Enviros snapped up by Alfred McAlpine

Two major environmental consultancy deals have illustrated how leading support services contractors are shaping the market. Alfred McAlpine has stepped into the sector with the acquisition of Enviros. Meanwhile, RSK has regained its independence, ending a relationship with AECOM.

Alfred McAlpine, which has paid £30 million for Enviros, had been conspicuous by its absence in the environmental consultancy market. Other engineering and support service groups, including Atkins, WSP, Hyder, Mott MacDonald and Faber Maunsell, have already built up a substantial presence in the sector, through acquisitions and organic growth.

McAlpine says the deal gives access to a high-growth market, strengthening its facilities management operation. The group’s civil engineering activities may also deliver opportunities for Enviros in areas like environmental impact assessment, but McAlpine’s facilities team sees the greatest synergies.

"They are running these large outsource contracts for people like HBOS and BAA and they’re increasingly being asked for advice on how to handle environmental issues," explains Enviros marketing director Nigel Clark.

Enviros achieved sales of £29.5 million in 2006. Its management team including chief executive Barry Newby will remain and the business will continue to trade as a separate brand.

Enviros dates from 1995 when entrepreneur Chris Evans brought together Aspinwall, March and Quantisci. Aspinwall, formed in 1972, was one of the UK’s first environmental consultancies. In 2002, Enviros was bought by a management buy-out team for £17 million, with equity finance from ECI Ventures.

Meanwhile, US engineering and facilities group AECOM has ended speculation over one of its UK environmental consulting arms, RSK ENSR, which faced an uncertain future after AECOM bought its minority shareholder, ENSR International, in 2005.

Just before Christmas, RSK announced a management-led team had bought ENSR’s shareholding in the business, which would now drop the ENSR name.

RSK will continue to operate from its Helsby headquarters in Cheshire. It has 300 staff across 16 offices. "Having total ownership of our company will give us the operational flexibility and freedom we need to expand into the markets where our services are in increasing demand," RSK chairman Alan Ryder said in a press statement.

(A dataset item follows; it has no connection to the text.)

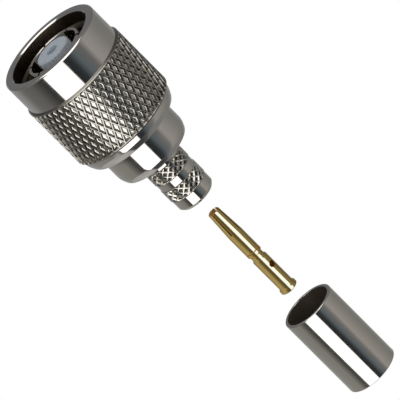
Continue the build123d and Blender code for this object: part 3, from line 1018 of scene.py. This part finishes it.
def tent_cloth(name, strength, zones, see_through=False):
    """A tent's glow. Each zone is (x where it starts, in metres, and its stops), and its ramp
    gives the colour at the angle around X, where 0 is towards -Y and a positive angle is below
    it. Zones fade into each other over 10 mm. A cloth that is see_through lets rays go on to
    the tent behind it."""
    fade = 0.01
    material = bpy.data.materials.new(name)
    material.use_nodes = True
    tree = material.node_tree
    tree.nodes.clear()
    place = add_node(tree, "ShaderNodeNewGeometry").outputs["Position"]
    apart = add_node(tree, "ShaderNodeSeparateXYZ", {0: place})
    down = add_node(tree, "ShaderNodeMath", {0: apart.outputs[2], 1: -1.0}, operation="MULTIPLY")
    near = add_node(tree, "ShaderNodeMath", {0: apart.outputs[1], 1: -1.0}, operation="MULTIPLY")
    bearing = add_node(
        tree, "ShaderNodeMath", {0: down.outputs[0], 1: near.outputs[0]}, operation="ARCTAN2"
    )
    share = add_node(
        tree, "ShaderNodeMapRange", {"Value": bearing.outputs[0], 1: -math.pi, 2: math.pi}
    )
    colour = None
    for start, stops in zones:
        cloth = add_node(tree, "ShaderNodeValToRGB", {0: share.outputs[0]})
        ramp_stops(cloth.color_ramp, stops)
        if colour is None:
            colour = cloth.outputs[0]
            continue
        along = add_node(
            tree, "ShaderNodeMapRange", {"Value": apart.outputs[0], 1: start, 2: start + fade}
        )
        joined = add_node(
            tree, "ShaderNodeMix",
            {0: along.outputs[0], 6: colour, 7: cloth.outputs[0]}, data_type="RGBA",
        )
        colour = joined.outputs[2]
    glow = add_node(tree, "ShaderNodeEmission", {"Color": colour, "Strength": strength})
    if see_through:
        clear = add_node(tree, "ShaderNodeBsdfTransparent", {0: (1, 1, 1, 1)})
        glow = add_node(tree, "ShaderNodeAddShader", {0: glow.outputs[0], 1: clear.outputs[0]})
    add_node(tree, "ShaderNodeOutputMaterial", {"Surface": glow.outputs[0]})
    return material


print("a stop at 0 degrees lies at", (0 + 180) / 360, "of its ramp")

# %% Brightness of the cloth
TENT_STRENGTH, PIN_STRENGTH = 2.2, 3.4


def level(red, green, blue, metal=NICKEL, strength=TENT_STRENGTH):
    """Wanted brightness on a metal as the tent's colour: the brightness over the metal's own
    colour and the tent's strength."""
    own = linear(metal)
    return (red / own[0] / strength, green / own[1] / strength, blue / own[2] / strength, 1.0)


def grey(value):
    """Wanted brightness of the cloth itself, for the gold's tent: the value over its strength."""
    return (value / PIN_STRENGTH, value / PIN_STRENGTH, value / PIN_STRENGTH, 1.0)


print("cloth for a fifth of white on nickel", [round(part, 3) for part in level(0.2, 0.2, 0.2)])

# %% [markdown]
# ## Zones of the tent
#
# The camera looks a little from the plug's front, so a straight wall shows the cloth beside the
# plug. A wall that leans back shows cloth further behind, and one that leans to the mouth shows
# cloth further in front. That is how nut, shoulder and edges get their different greys. One cloth
# for the whole tent would be simpler, but it would give all of them the same one. The front end
# of the tent is a white card, which the chamfers at the mouth show as bright lines.

# %% Stops beside and before the plug
white = (1, 1, 1, 1)
# The softbox with a black flag on each side, for every zone but the card and the last.
softbox = [
    (-26, level(0.085, 0.10, 0.105)), (-14, level(0.025, 0.03, 0.032)),
    (0.8, level(0.015, 0.015, 0.015)), (1.8, white), (50.5, white),
    (51.5, level(0.05, 0.05, 0.048)),
]
# Straight walls show this: the nut's front band, the stem and the ferrule.
beside = softbox + [
    (62, level(0.055, 0.052, 0.046)),
    (-180, level(0.24, 0.235, 0.22)), (-131, level(0.155, 0.15, 0.135)),
    (-100, level(0.19, 0.182, 0.16)), (-58, level(0.27, 0.25, 0.225)),
    (-45, level(0.145, 0.14, 0.13)), (86, level(0.19, 0.18, 0.16)),
    (131, level(0.21, 0.20, 0.18)), (180, level(0.24, 0.235, 0.22)),
]
# Edges and knurl flanks that lean a little to the mouth.
by_the_mouth = softbox + [
    (60, level(0.03, 0.03, 0.028)), (86, level(0.1, 0.098, 0.09)),
    (-180, level(0.24, 0.235, 0.22)), (-131, level(0.155, 0.15, 0.135)),
    (-100, level(0.18, 0.17, 0.155)), (-58, level(0.27, 0.25, 0.225)),
    (-45, level(0.12, 0.115, 0.11)), (112, level(0.125, 0.12, 0.112)),
    (131, level(0.2, 0.195, 0.185)), (180, level(0.24, 0.235, 0.22)),
]
# Edges that lean further to the mouth, such as the rounding of the nut's front edge.
before = softbox + [
    (62, level(0.055, 0.052, 0.046)),
    (-180, level(0.118, 0.114, 0.112)), (-120, level(0.118, 0.114, 0.112)),
    (-58, level(0.24, 0.225, 0.2)), (-45, level(0.145, 0.14, 0.13)),
    (86, level(0.16, 0.155, 0.14)), (120, level(0.118, 0.114, 0.112)),
    (180, level(0.118, 0.114, 0.112)),
]
print("stops beside the plug", len(beside), "and by its mouth", len(by_the_mouth))

# %% Stops behind the plug, and for the pin
# Walls that lean back a little, such as the nut's rear taper.
slanting = softbox + [
    (-180, level(0.24, 0.235, 0.22)), (-131, level(0.155, 0.15, 0.135)),
    (-100, level(0.19, 0.182, 0.16)), (-58, level(0.25, 0.235, 0.21)),
    (-45, level(0.145, 0.14, 0.13)), (62, level(0.3, 0.28, 0.26)),
    (100, level(0.34, 0.32, 0.3)), (150, level(0.28, 0.27, 0.25)),
    (180, level(0.24, 0.235, 0.22)),
]
# Faces that look well back, such as the shoulder's rear rounding.
behind = [
    (-180, level(0.2, 0.19, 0.18)), (-60, level(0.17, 0.165, 0.16)),
    (-38, level(0.15, 0.145, 0.14)), (-22, level(0.07, 0.07, 0.07)),
    (-5, level(0.045, 0.045, 0.045)), (45, level(0.045, 0.045, 0.045)),
    (58, level(0.36, 0.34, 0.32)), (100, level(0.36, 0.34, 0.32)),
    (150, level(0.28, 0.27, 0.25)), (180, level(0.2, 0.19, 0.18)),
]
# The white card at the front end.
card = [(-180, white), (180, white)]
# The gold's own cloth, with its softbox above the axis.
pin_white = level(1.03, 1.0, 0.8, GOLD, PIN_STRENGTH)
pin_stops = [
    (-180, grey(0.25)), (-105, grey(0.14)), (-70, grey(0.26)), (-54, grey(0.15)),
    (-47, grey(0.2)), (-46, pin_white), (-1, pin_white), (0, grey(0.15)),
    (22, grey(0.1)), (40, grey(0.16)), (66, grey(0.42)), (90, grey(0.44)), (118, grey(0.35)),
    (150, grey(0.26)), (180, grey(0.25)),
]
print("stops behind the plug", len(behind), "and around the pin", len(pin_stops))

# %% [markdown]
# The pin is lit from above where the other pieces are lit from below, as if it had been put down
# separately. Turning the lamps for it would spoil the rest, so it has a second tent just outside
# the first, and light linking decides which piece each tent lights.

# %% Hang the two tents
def lights_only(light, pieces, state):
    """Light linking: the light reaches only these pieces, or with EXCLUDE all others."""
    group = bpy.data.collections.new(light.name + "_pieces")
    light.light_linking.receiver_collection = group
    for number, piece in enumerate(pieces):
        group.objects.link(piece)
        group.collection_objects[number].light_linking.link_state = state


tent.data.materials.append(tent_cloth(
    "tent_cloth_and_softbox", TENT_STRENGTH,
    [(-1, card), (-0.448, before), (-0.03, by_the_mouth), (0.088, beside), (0.2, slanting),
     (0.335, behind)],
    see_through=True,
))
pin_tent.data.materials.append(
    tent_cloth("pin_tent_cloth_and_softbox", PIN_STRENGTH, [(-1, pin_stops)])
)
lights_only(tent, [centre_contact], "EXCLUDE")
lights_only(pin_tent, [centre_contact], "INCLUDE")
print("cloths", tent.active_material.name, pin_tent.active_material.name)

# %% [markdown]
# ## Room and floor
#
# The background is white, as a cut-out picture has it, yet the light on the plastic is a soft
# grey. A brighter room would give the white but burn out the pale parts. So the room is white
# only for rays from the camera and for those that metal or glass sends on, and matt surfaces are
# lit by a plain grey. The floor is a matt white board that adds some glow for the same rays, so
# it looks white and still takes the object's shadow.

# %% World
def shows_white(tree):
    """1 for camera, glossy and transmission rays and 0 for all others: the largest of three."""
    seen = add_node(tree, "ShaderNodeLightPath")
    both = add_node(
        tree, "ShaderNodeMath",
        {0: seen.outputs["Is Camera Ray"], 1: seen.outputs["Is Glossy Ray"]}, operation="MAXIMUM",
    )
    largest = add_node(
        tree, "ShaderNodeMath",
        {0: both.outputs[0], 1: seen.outputs["Is Transmission Ray"]}, operation="MAXIMUM",
    )
    return largest.outputs[0]


# A cool grey, a little under half of white, lights what is matt.
room_light = (0.40, 0.42, 0.45, 1)
world = bpy.data.worlds.new("white_room")
bpy.context.scene.world = world
world.use_nodes = True
tree = world.node_tree
tree.nodes.clear()
room = add_node(
    tree, "ShaderNodeMix", {0: shows_white(tree), 6: room_light, 7: white}, data_type="RGBA"
)
light = add_node(tree, "ShaderNodeBackground", {"Color": room.outputs[2], "Strength": 1.0})
add_node(tree, "ShaderNodeOutputWorld", {"Surface": light.outputs[0]})
print("world", world.name)

# %% Floor
floor_half, floor_z, floor_glow = 3, -0.3, 0.6
floor_mesh = bpy.data.meshes.new("floor")
floor_mesh.from_pydata(
    [(-floor_half, -floor_half, floor_z), (floor_half, -floor_half, floor_z),
     (floor_half, floor_half, floor_z), (-floor_half, floor_half, floor_z)],
    [], [(0, 1, 2, 3)],
)
floor = bpy.data.objects.new("floor", floor_mesh)
bpy.context.scene.collection.objects.link(floor)
# Matt white board: no highlight at all, so that only the shadow tells it from the background.
floor_paint, tree, shader = new_material("matt_white_board")
lift = add_node(
    tree, "ShaderNodeMath", {0: shows_white(tree), 1: floor_glow}, operation="MULTIPLY"
)
shader.inputs["Base Color"].default_value = linear("#F4F4F4")
shader.inputs["Roughness"].default_value = 0.9
shader.inputs["Emission Color"].default_value = white
tree.links.new(lift.outputs[0], shader.inputs["Emission Strength"])
floor.data.materials.append(floor_paint)
print("floor at", floor_mesh.vertices[0].co.z)

# %% [markdown]
# ## Camera
#
# The photograph was taken with a long lens, about 21 degrees from square to the axis on the
# mouth's side, and the picture was turned so that the plug runs from the upper left to the lower
# right. The camera could be aimed with a constraint, but a matrix with its three directions says
# the same without a second object: to the right, up, and back towards the camera.

# %% Camera
picture_pixels, sensor_mm = 400, 36
lens_pixels, swing, distance = 8368.6, math.radians(20.664), 1.0153
# The view aims 18 mm behind the origin and 1.2 pixels below the axis.
aim_x, aim_pixels = 0.018106, 1.2
along = np.array([math.sin(swing), math.cos(swing), 0.0])
flat_right = np.array([math.cos(swing), -math.sin(swing), 0.0])
upright = np.array([0.0, 0.0, 1.0])
right, up = (flat_right + upright) / math.sqrt(2), (upright - flat_right) / math.sqrt(2)
aim = np.array([aim_x, 0.0, -aim_pixels / lens_pixels * distance])
place = aim - along * distance
camera_data = bpy.data.cameras.new("camera")
camera_data.sensor_width = sensor_mm
camera_data.lens = lens_pixels / picture_pixels * sensor_mm
camera_data.clip_start, camera_data.clip_end = 0.1, 20
camera = bpy.data.objects.new("camera", camera_data)
bpy.context.scene.collection.objects.link(camera)
camera.matrix_world = Matrix([
    (right[0], up[0], -along[0], place[0]),
    (right[1], up[1], -along[1], place[1]),
    (right[2], up[2], -along[2], place[2]),
    (0, 0, 0, 1),
])
bpy.context.scene.camera = camera
bpy.context.scene.view_settings.view_transform = "Standard"
print("lens", round(camera_data.lens, 1), "mm")

# %% [markdown]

The ENSR brand will also continue to operate in the UK. Following the split, ENSR will have a London headquarters, shared with sister firm Faber Maunsell, an engineering and environmental consultancy.

AECOM’s presence in the UK is dominated by Faber Maunsell. Previous acquisitions include Consultants in Environmental Sciences in 2000. ENSR has been operating in the UK since 1997. It now has 200 environmental staff in Europe.

ENSR and RSK say that, despite the split, they will work together to complete existing client projects and they plan to utilise each other’s services on selected future projects.

In ENDS’ analysis of the consultancy market last year, RSK ENSR ranked among the top ten in six work areas, including contaminated land, environmental impact assessment and environmental management systems.

Enviros holds a strong position in eight areas, including waste management, sustainable energy and corporate strategy.